Pariser spoke to Salon last week from his home in Brooklyn, N.Y.
U.S. News and World Report says that John Kerry is definitely running again in 2008. Is that something that you would be excited about?
Gosh, honestly, 2008 seems like a long time away. We're focusing on building toward 2006. On staff, we've always tried to avoid the sort of -- it's not even armchair general-ing, it's that everyone's favorite game in politics is who's going to do what when and how it's going to be. We prefer to defer to our members on this, partly because it's the nature of the organization and partly because you get better results that way. I honestly don't know how our members would feel about [Kerry] vs. the other candidates who may be running. Mostly, they're focused right now on Social Security and on judges and on other kinds of banner issues that are going down right now.
Are those day-to-day legislative issues important to MoveOn in and of themselves, or do they matter because they keep people interested, building momentum and money for 2006 and 2008?
I guess I think they're integrally related; they're part of the same thing. I think maybe the question stems from a little bit of a tendency on the left to segregate, in this sort of absurd and just totally awkward manner, the advocacy work that we do from the electoral work we do -- for the last 30 years, saying basically that electoral politics is junk, it's crass, we're going to focus on lobbying and setting up independent research arms and whatever, and we're going to ignore that stuff.
I think it also has to do with the balkanized structure of the left until recently. A lot of groups have a single-issue domain, and there isn't as much of an argument for being involved with electoral politics a lot if [their single issue] isn't on the front burner.
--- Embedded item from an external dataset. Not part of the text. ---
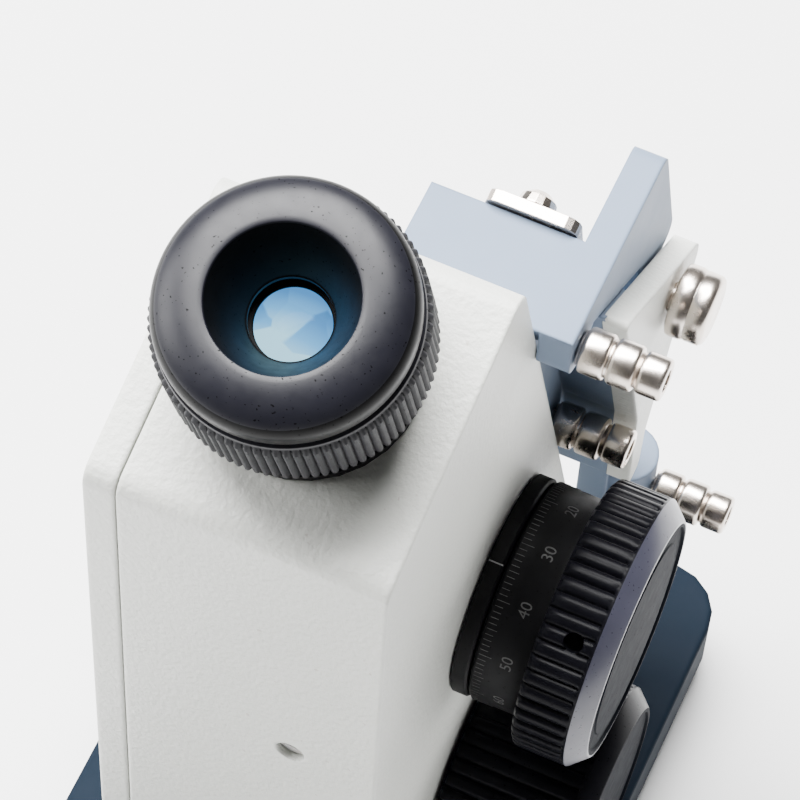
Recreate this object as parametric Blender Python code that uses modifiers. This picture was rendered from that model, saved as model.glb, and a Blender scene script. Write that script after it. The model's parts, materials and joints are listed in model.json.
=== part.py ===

But in the end, I think that distinction really hobbles us. People out in the real world don't draw that kind of distinction -- you try to influence your legislator to do the right thing on issues that matter, and if they don't, you fire the guy and pick a new one. Hopefully not a guy, actually.
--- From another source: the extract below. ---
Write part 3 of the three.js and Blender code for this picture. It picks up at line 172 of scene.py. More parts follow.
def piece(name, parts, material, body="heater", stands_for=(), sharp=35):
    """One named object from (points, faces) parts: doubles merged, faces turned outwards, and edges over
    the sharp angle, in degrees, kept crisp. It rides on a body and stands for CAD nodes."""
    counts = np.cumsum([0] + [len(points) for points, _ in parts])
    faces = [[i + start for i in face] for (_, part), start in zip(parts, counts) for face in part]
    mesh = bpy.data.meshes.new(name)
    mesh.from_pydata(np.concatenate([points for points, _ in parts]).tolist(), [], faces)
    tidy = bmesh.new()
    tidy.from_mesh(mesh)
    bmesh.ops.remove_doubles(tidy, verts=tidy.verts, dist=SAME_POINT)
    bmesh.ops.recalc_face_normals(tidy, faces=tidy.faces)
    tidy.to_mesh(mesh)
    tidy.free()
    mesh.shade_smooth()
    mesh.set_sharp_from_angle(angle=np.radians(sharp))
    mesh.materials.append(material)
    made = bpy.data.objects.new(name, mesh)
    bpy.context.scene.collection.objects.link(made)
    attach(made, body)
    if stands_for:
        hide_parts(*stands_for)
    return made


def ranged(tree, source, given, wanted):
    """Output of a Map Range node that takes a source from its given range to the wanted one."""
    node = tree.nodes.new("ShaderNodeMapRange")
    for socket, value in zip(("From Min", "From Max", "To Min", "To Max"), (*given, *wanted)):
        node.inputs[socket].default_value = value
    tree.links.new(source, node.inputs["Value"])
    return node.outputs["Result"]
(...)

People in the real world or people who are involved enough to be on MoveOn's e-mail list?
You know, I think the distinction is smaller than a lot of people imagine. I think one of the fundamental problems of the progressive community is this issue of self-loathing -- that we assume that people in the real world are different than us, that we're not members of the real world somehow. I think that [MoveOn's] members and the people who make up the core constituency of the Democratic Party are real people. They have real jobs; they do real things; they look and act a lot like the rest of America.
But how can you look at the 2004 electoral map and conclude that progressives represent a "majority of the country"? The latest Gallup Poll says that 57 percent of Americans think the war in Iraq wasn't worth the cost, but how do you back up that characterization more generally?
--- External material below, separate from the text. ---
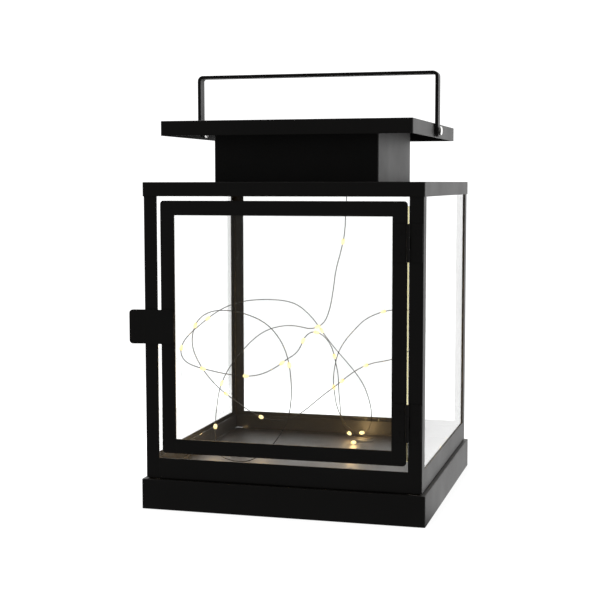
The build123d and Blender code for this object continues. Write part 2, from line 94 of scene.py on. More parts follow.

Well, I guess the strong and simple message that I draw from the experience of the last six months -- which was not the message I expected to draw -- is that whatever [reasons] people voted for Bush, they didn't vote for him because of [his positions on issues]: They didn't vote for him on Social Security. They didn't vote for him on judges. They didn't vote for him on the agenda he's pursuing. Bush was able to mobilize his base and cast the pallor of fear over enough of the electorate to cobble together a win. But I think we have to be careful about reading too much into it because if a football stadium full of Ohioans had voted a different way, we'd all be talking about the pluses and minuses of President Kerry.